What is resume parsing?

Resume parsing is the step where software reads CVs and job board profiles, then fills ATS fields like employer, dates, skills, and education. Good systems show confidence and route fuzzy rows to a human instead of silently guessing.

Illustration: generic resume pages flowing into a parser that fills structured profile fields, with a review stamp for uncertain extractions before an ATS-style card

In practice

  • Recruiters say "the parser mangled the title" when a two-column PDF collapsed into nonsense chips in the ATS.
  • Engineers refer to "OCR plus NER" when discussing the same feature set vendors market as AI resume intelligence.
  • TA ops schedules "reparse weekends" after vendor upgrades because historical rows suddenly need a new mapping.

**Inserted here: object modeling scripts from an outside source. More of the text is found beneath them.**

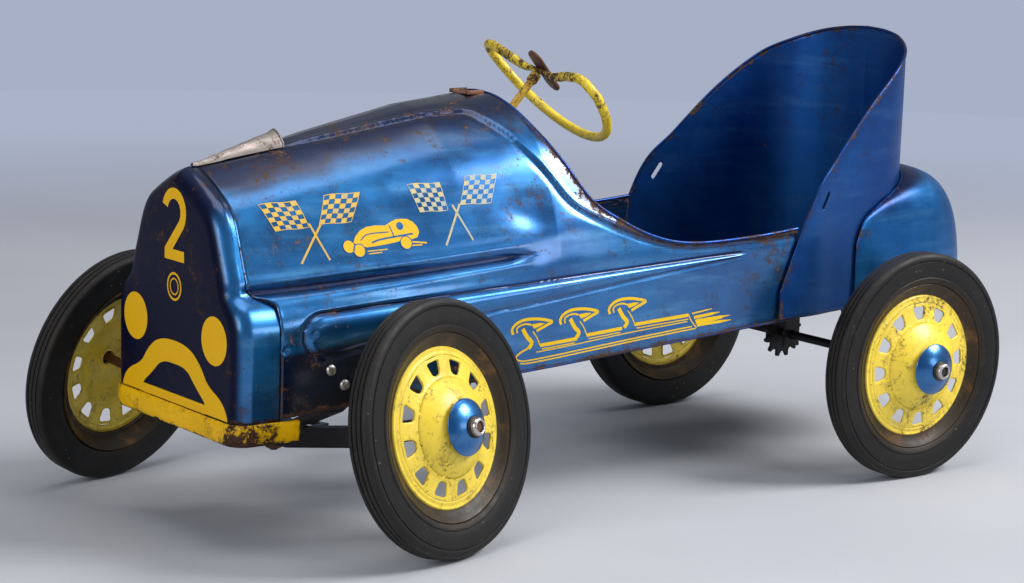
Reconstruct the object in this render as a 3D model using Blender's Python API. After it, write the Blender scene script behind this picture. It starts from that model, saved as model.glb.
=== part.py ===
"""Pedal car of the chain-drive racer kind: a pressed-steel body on four ten-inch disc wheels.

The car drives toward -Y, its left side faces +X and it stands on z = 0. The front axle is stored
turned to the left on its kingpin. Sizes are metres, written as millimetres times MM. The shapes
are laid out from a datum over the rear axle, and BASE_SHIFT then brings the whole car's middle over
the origin and its tyres down to the ground.
"""

import math

import bmesh
import bpy
from mathutils import Euler, Matrix, Vector

MM = 0.001
GAP = 0.3 * MM
SHEET = 1.5 * MM
BASE_SHIFT = (0, 322 * MM, -5 * MM)

# Wheels, the same pressing at all four corners.
AXLE_Z = 127 * MM
DISC_SHEET = 1.4 * MM
HOLES = 12
HOLE_ANGLE = math.radians(14)
HOLE_INNER_R = 51 * MM
HOLE_OUTER_R = 64 * MM
AXLE_R = 4.75 * MM
HUB_BORE_R = 5.8 * MM
CAP_R = 26.3 * MM
CAP_BASE = 28.2 * MM
NUT_BASE = 38.5 * MM
AXLE_STUB = 43 * MM
WHEEL_TURNS = {"front_left": 2, "front_right": 0, "rear_left": -3.5, "rear_right": 12}

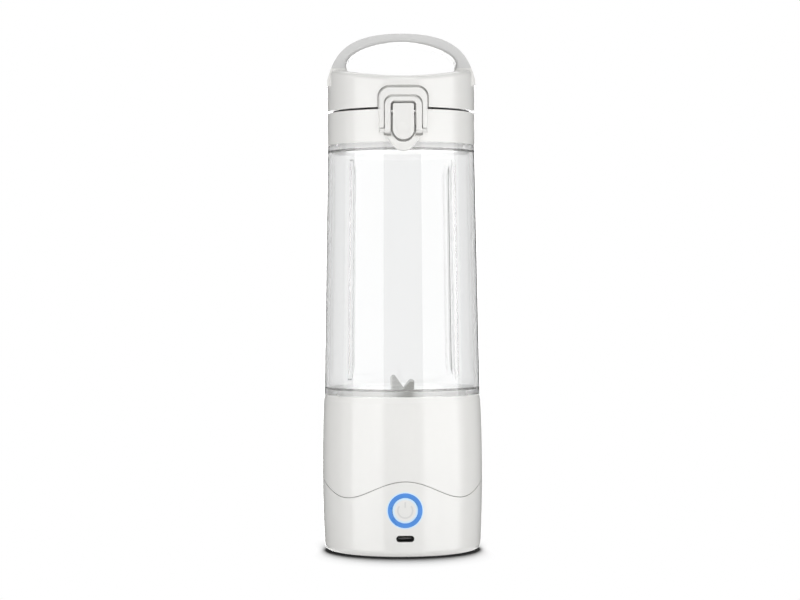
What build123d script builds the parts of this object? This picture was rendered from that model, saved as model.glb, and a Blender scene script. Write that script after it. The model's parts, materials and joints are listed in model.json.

Quick read, then how hiring teams use it

This is for recruiters, sourcers, TA, and HR partners who need the same vocabulary in debriefs, vendor calls, and policy reviews. Skim the first section when you need a fast shared picture. Use the second when you are deciding how it shows up in the ATS, sourcing tools, or candidate communications.

Plain-language summary

  • What it means for you: Software reads CVs and drops answers into database fields your team searches and reports on.
  • How you would use it: You tune field mappings, confidence thresholds, and review queues so recruiters trust the record.
  • How to get started: Export fifty recent failures, tag them by layout type, and open a ticket batch with your vendor.
  • When it is a good time: Before enabling auto-stage moves, after a template change, or when new languages launch.

When you are running live reqs and tools

  • What it means for you: Parsing is the foundation under matching, ranking, and analytics. Weak fields poison everything above.
  • When it is a good time: During ATS migration, when acquisition adds a new careers site, or when you add AI scoring downstream.
  • How to use it: Pair technical metrics with recruiter correction time so finance sees full cost, not only accuracy charts.
  • How to get started: Freeze new custom fields for one sprint while you remap exports and reindex search.
  • What to watch for: Silent truncation, duplicate candidates after reparse, and multilingual resumes falling back to English-only heuristics.

Where we talk about this

Sourcing automation and AI in recruiting tracks both touch parsing when discussing inbound volume and compliance. Bring redacted samples to Workshops.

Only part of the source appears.